3.3 Design results and analysis

By building the Herriott-type MPC model in TracePro and setting the light source according to the semiconductor laser light source, the above design is simulated and verified. In the three cases where d is different, the spot distribution diagrams are shown in the Figs. 12, 13, and 14 respectively.

Fig. 12

Spot distribution diagram when d = 193.9 mm (the left side is spherical mirror A, the right side is spherical mirror B)

Fig. 13

Spot distribution diagram when d = 206.5 mm (the left side is spherical mirror A, the right side is spherical mirror B)

Fig. 14

Spot distribution diagram when d = 398.3 mm (the left side is spherical mirror A, the right side is spherical mirror B)

When values of d are different, the spots can be arranged in a circle on the reflector by setting the corresponding incident angle. The required number of passes n and the OPL can be realized by setting a suitable exit hole position. When the value of d is 193.9 mm, there are spots overlap, as shown in Fig. 12. The volume of the absorption cell is relatively large when the value of d is 398.4 mm, which is not conducive to miniaturization and sensitivity improvement. Therefore, d = 206.5 mm is the best choice, and it can be known from Tracepro software that the OPL is 19.8235 m. The error |ΔL| between the designed OPL and the simulated OPL is 3.5 mm, which is 0.017% of L = 19.8200 m.

Therefore, the given OPL can be achieved through multiple beam paths, but the parameters of the MPC can be selected and optimized according to actual needs.

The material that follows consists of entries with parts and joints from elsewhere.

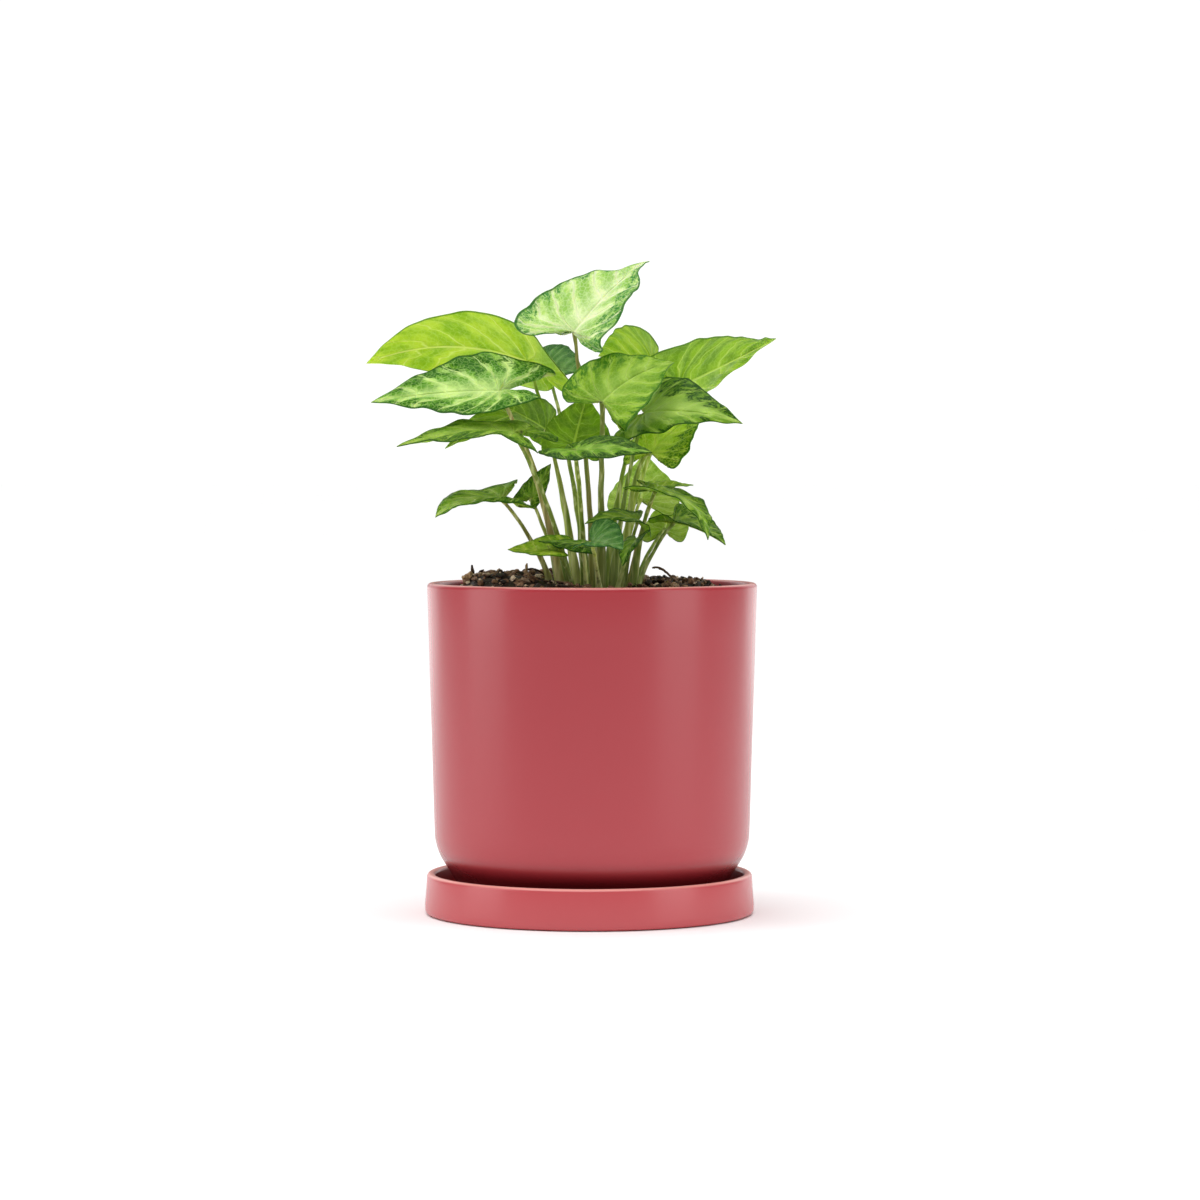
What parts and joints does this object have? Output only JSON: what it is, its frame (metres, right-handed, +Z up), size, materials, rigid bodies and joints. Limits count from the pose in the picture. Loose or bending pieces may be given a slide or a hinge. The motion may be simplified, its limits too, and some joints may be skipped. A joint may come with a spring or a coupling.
{
  "type": "potted syngonium",
  "caption": "Arrowhead-leaved foliage plant in a plain cylindrical glazed ceramic pot that stands on a matching low saucer.",
  "frame": {"origin": "centre of the saucer's flat underside, on the table", "axes": "+Z up, -Y toward the viewer of the picture, +X to the viewer's right"},
  "size_m": [0.1932, 0.1518, 0.3002],
  "materials": {
    "glaze": "satin rose red glaze",
    "soil": "rough dark bark and peat",
    "bark": "rough dry bark",
    "stem": "satin pale green",
    "leaf_lime": "satin yellow green",
    "leaf_variegated": "satin pale centre with green mottled edge",
    "leaf_deep": "satin deep green"
  },
  "bodies": {
    "root": {"bark_chip": "bark", "bark_sliver": "bark", "bark_shard": "bark", "root_arc": "bark", "twig": "bark", "saucer": "glaze", "pot": "glaze", "soil": "soil", "stem_high_left": "stem", "leaf_high_left": "leaf_lime", "stem_pale_left": "stem", "leaf_pale_left": "leaf_variegated", "stem_level_left": "stem", "leaf_level_left": "leaf_deep", "stem_crown": "stem", "leaf_crown": "leaf_variegated", "stem_front": "stem", "leaf_front": "leaf_variegated", "stem_high_right": "stem", "leaf_high_right": "leaf_lime", "stem_mottled_right": "stem", "leaf_mottled_right": "leaf_variegated", "stem_broad_right": "stem", "leaf_broad_right": "leaf_lime", "stem_dark_centre": "stem", "leaf_dark_centre": "leaf_deep", "stem_far_round": "stem", "leaf_far_round": "leaf_lime", "stem_small_left": "stem", "leaf_small_left": "leaf_deep", "stem_low_left": "stem", "leaf_low_left": "leaf_lime", "stem_low_front": "stem", "leaf_low_front": "leaf_deep", "stem_blue_front": "stem", "leaf_blue_front": "leaf_deep", "stem_low_centre": "stem", "leaf_low_centre": "leaf_deep", "stem_hook_right": "stem", "leaf_hook_right": "leaf_deep", "stem_low_right": "stem", "leaf_low_right": "leaf_deep", "stem_back_dark": "stem", "leaf_back_dark": "leaf_deep", "stem_under_left": "stem", "leaf_under_left": "leaf_lime", "stem_under_centre": "stem", "leaf_under_centre": "leaf_lime", "stem_lime_left": "stem", "leaf_lime_left": "leaf_lime", "stem_back_lime": "stem", "leaf_back_lime": "leaf_lime", "stem_back_low": "stem", "leaf_back_low": "leaf_lime", "stem_rolled": "stem", "leaf_rolled": "leaf_lime", "stem_dark_low": "stem", "leaf_dark_low": "leaf_deep", "stem_folded_left": "stem", "leaf_folded_left": "leaf_deep"}
  },
  "joints": []
}
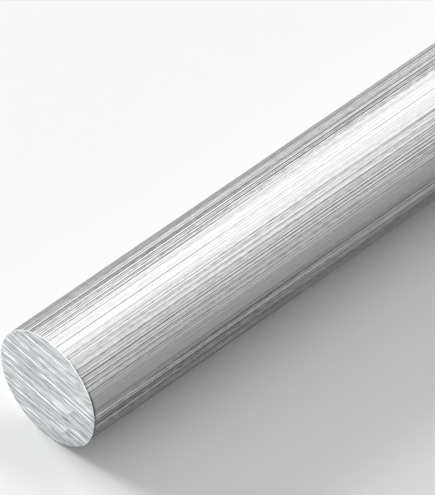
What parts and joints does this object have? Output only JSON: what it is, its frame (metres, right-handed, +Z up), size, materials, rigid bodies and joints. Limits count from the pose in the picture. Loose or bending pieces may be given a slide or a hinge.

A Herriott-type MPC with the required OPL can be designed conveniently.

4 Conclusion

A variable OPL Herriott-type MPC design method is proposed in this paper. Simulation proves that it can achieve precise OPL with good continuity at a large range. The method is easy-to-implement, and it is expected to be applied to detect concentration in a large dynamic range and research the noise interference associated with MPC.